Drug reforms in Oregon and Canada have also failed to live up to their promises. Measure 110, introduced in the US state three years ago to limit the role of law enforcement in drug use, has resulted in rising overdoses and delays in funding for treatment; a statewide nonpartisan poll in May found that more than 60% of residents believe the policy has worsened levels of addiction, crime and homelessness. In British Columbia, decriminalisation efforts amid an opioid crisis have been called a “failed experiment” by the Conservative party leader, Pierre Poilievre.

A user at Quai 9 in Geneva prepares heroin using clean equipment provided by the centre. Photograph: Conor Ashleigh

Dr Nico Clark led the establishment of the MSIR in Melbourne, worked on drug treatment efforts at the World Health Organization and is now head of addiction medicine at Royal Melbourne hospital. He remains optimistic that “if you redesign [drug] services in a way that works for [drug users], then you have this combined benefit of helping people stay alive, but also helping them change their lives and improve their lives”. He points to figures showing a drop in ambulance callouts in the area around the centre once it opened, and data modelling that estimates more than 6,000 overdoses have since been successfully managed, and 63 lives saved.

Its location next to a community health centre has, he says, made it possible to give further treatment quickly, including dental services for those whose drug use had severely damaged their teeth, as “not only does it cause chronic pain, but it severely limits their opportunity to re-engage with society … We had so many examples of people who transformed their lives before our eyes.” Opposition, he adds, is based less on centres’ efficacy, more on the “huge stigma” that drug-taking retains. “It’s confronting for us as a society… we think sometimes the only path is to kind of have some kind of authoritarian response or take [drug users] away.”

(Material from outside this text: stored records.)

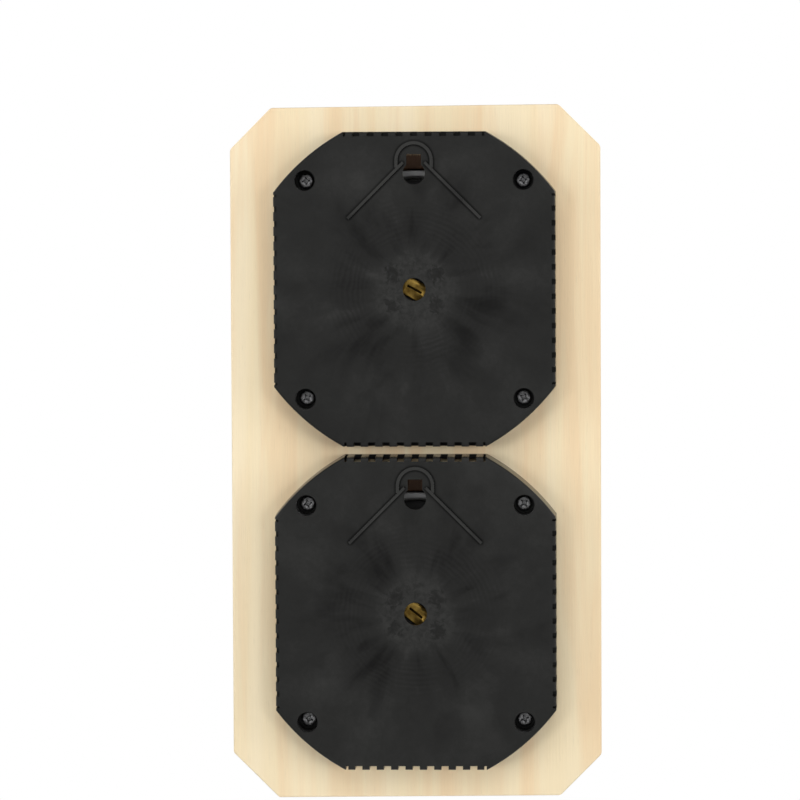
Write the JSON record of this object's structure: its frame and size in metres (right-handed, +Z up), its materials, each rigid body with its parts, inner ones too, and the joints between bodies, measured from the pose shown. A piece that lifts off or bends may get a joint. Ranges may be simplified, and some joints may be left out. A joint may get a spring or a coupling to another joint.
{
  "type": "twin-dial wall thermometer and hygrometer",
  "caption": "Upright wooden board with cut corners carrying two round dial instruments, a thermometer above a hygrometer, in vented rear housings with keyhole hangers.",
  "frame": {"origin": "hang point: the top edge of the upper keyhole slot, in the plane of the rear housings' back faces", "axes": "+Z up along the board's long side, -Y towards the reader of the dials, +Y towards the wall, +X to the reader's right"},
  "size_m": [0.1404, 0.0314, 0.2634],
  "materials": {
    "pale_wood": "sanded, unvarnished",
    "black_plastic": "satin moulded",
    "gloss_black": "gloss moulded",
    "clear_lens": "clear",
    "dial_paint": "matt printed",
    "pointer_paint": "satin",
    "zinc_steel": "zinc plated",
    "screw_steel": "dark zinc plated",
    "brass": "turned",
    "aged_brass": "aged, milled",
    "coil_metal": "rolled strip"
  },
  "bodies": {
    "station": {"wood_board": "pale_wood", "thermo_rear_housing": "black_plastic", "thermo_housing_screw_1": "screw_steel", "thermo_housing_screw_2": "screw_steel", "thermo_housing_screw_3": "screw_steel", "thermo_housing_screw_4": "screw_steel", "thermo_dial_casing": "gloss_black", "thermo_lens": "clear_lens", "thermo_dial_spacer": "gloss_black", "thermo_dial_plate": "dial_paint", "thermo_dial_retainer": "black_plastic", "thermo_movement_bridge": "zinc_steel", "thermo_dial_bushing": "brass", "thermo_friction_washer": "zinc_steel", "thermo_bridge_rivet_1": "zinc_steel", "thermo_bridge_rivet_2": "zinc_steel", "hygro_rear_housing": "black_plastic", "hygro_housing_screw_1": "screw_steel", "hygro_housing_screw_2": "screw_steel", "hygro_housing_screw_3": "screw_steel", "hygro_housing_screw_4": "screw_steel", "hygro_dial_casing": "gloss_black", "hygro_lens": "clear_lens", "hygro_dial_spacer": "gloss_black", "hygro_dial_plate": "dial_paint", "hygro_dial_retainer": "black_plastic", "hygro_movement_bridge": "zinc_steel", "hygro_dial_bushing": "brass", "hygro_friction_washer": "zinc_steel", "hygro_bridge_rivet_1": "zinc_steel", "hygro_bridge_rivet_2": "zinc_steel"},
    "thermo_adjuster": {"thermo_adjuster": "aged_brass", "thermo_anchor_arm": "zinc_steel", "thermo_bimetal_coil": "coil_metal"},
    "thermo_pointer": {"thermo_arbor": "zinc_steel", "thermo_pointer": "pointer_paint", "thermo_pointer_hub": "pointer_paint"},
    "hygro_adjuster": {"hygro_adjuster": "aged_brass", "hygro_anchor_arm": "zinc_steel", "hygro_humidity_coil": "coil_metal"},
    "hygro_pointer": {"hygro_arbor": "zinc_steel", "hygro_pointer": "pointer_paint", "hygro_pointer_hub": "pointer_paint"}
  },
  "joints": [
    {"name": "thermo_calibration", "type": "hinge", "parent": "station", "child": "thermo_adjuster", "pos_m": [0, -0.0038, -0.0507], "axis": [0, 1, 0], "range_deg": [-60, 60]},
    {"name": "thermo_pointer_turn", "type": "hinge", "parent": "thermo_adjuster", "child": "thermo_pointer", "pos_m": [0, -0.0245, -0.0507], "axis": [0, 1, 0], "range_deg": [-38.57, 231.43], "stiffness_Nm_per_rad": 0.003, "deforming": ["thermo_bimetal_coil"]},
    {"name": "hygro_calibration", "type": "hinge", "parent": "station", "child": "hygro_adjuster", "pos_m": [0, -0.0038, -0.1728], "axis": [0, 1, 0], "range_deg": [-60, 60]},
    {"name": "hygro_pointer_turn", "type": "hinge", "parent": "hygro_adjuster", "child": "hygro_pointer", "pos_m": [0, -0.0245, -0.1728], "axis": [0, 1, 0], "range_deg": [-121.5, 148.5], "stiffness_Nm_per_rad": 0.003, "deforming": ["hygro_humidity_coil"]}
  ]
}
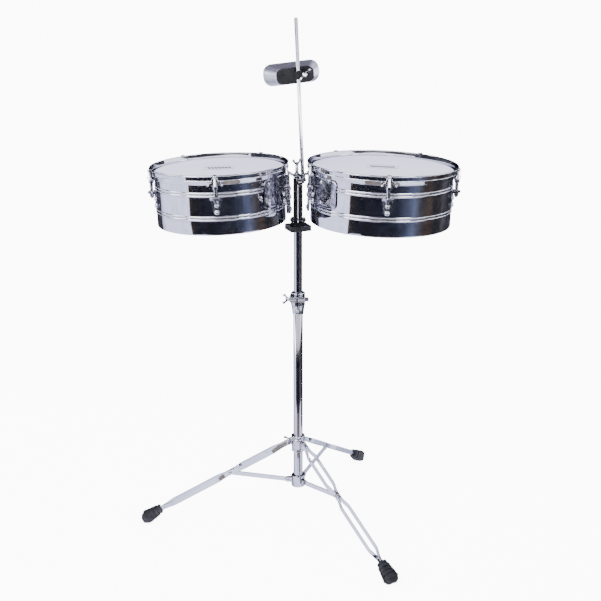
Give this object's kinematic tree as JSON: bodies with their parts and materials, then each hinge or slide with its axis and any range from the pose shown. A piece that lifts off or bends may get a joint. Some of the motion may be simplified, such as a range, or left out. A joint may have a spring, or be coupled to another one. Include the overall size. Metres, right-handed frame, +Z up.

For Keith Humphreys, a professor of psychiatry and behavioural sciences at Stanford University, it is hard to conclude whether consumption rooms – which “have become a battleground in the culture wars” – are really the answer to rising global drug use rates. Evidence to date is “methodologically weak”, Humphreys says. “Supervised drug consumption sites may make a small difference or they may not, especially when compared with better evidenced services [such as treatment with medications and counselling, or provision of naloxone, used to reverse the effects of an opioid overdose] that could be supported with the same money.”

Increasingly, how well consumption rooms work comes down to what “working” looks like. Do reduced ambulance callouts and less antisocial behaviour constitute success? Or does that only come with a drop in drug use and crime rates? Is the main goal simply keeping people who would be injecting anyway off the streets?

Vincent*, who has been visiting Quai 9 for six years, is that dichotomy made flesh. “At the beginning I was only smoking heroin. After four or five months, I started injecting, and started mixing medication [taking other substances], which made things feel much stronger,” he tells me. “It makes me calm, but at the same time, it’s a false calm, because I’m very nervous, stressed and anxious.” Inside his mind is a prison, he says, from which he is unable to escape.

He is grateful for the centre, to “have a safe place to smoke and inject, we don’t have to use drugs outside people’s houses, [or] on the streets”. But he also attends five times a day, his addiction showing no signs of slowing. Vincent aspires to have “a beautiful family”, he says, smiling; “to be given a chance”. Quai 9 may be the safest place he can achieve that. But there is no guarantee.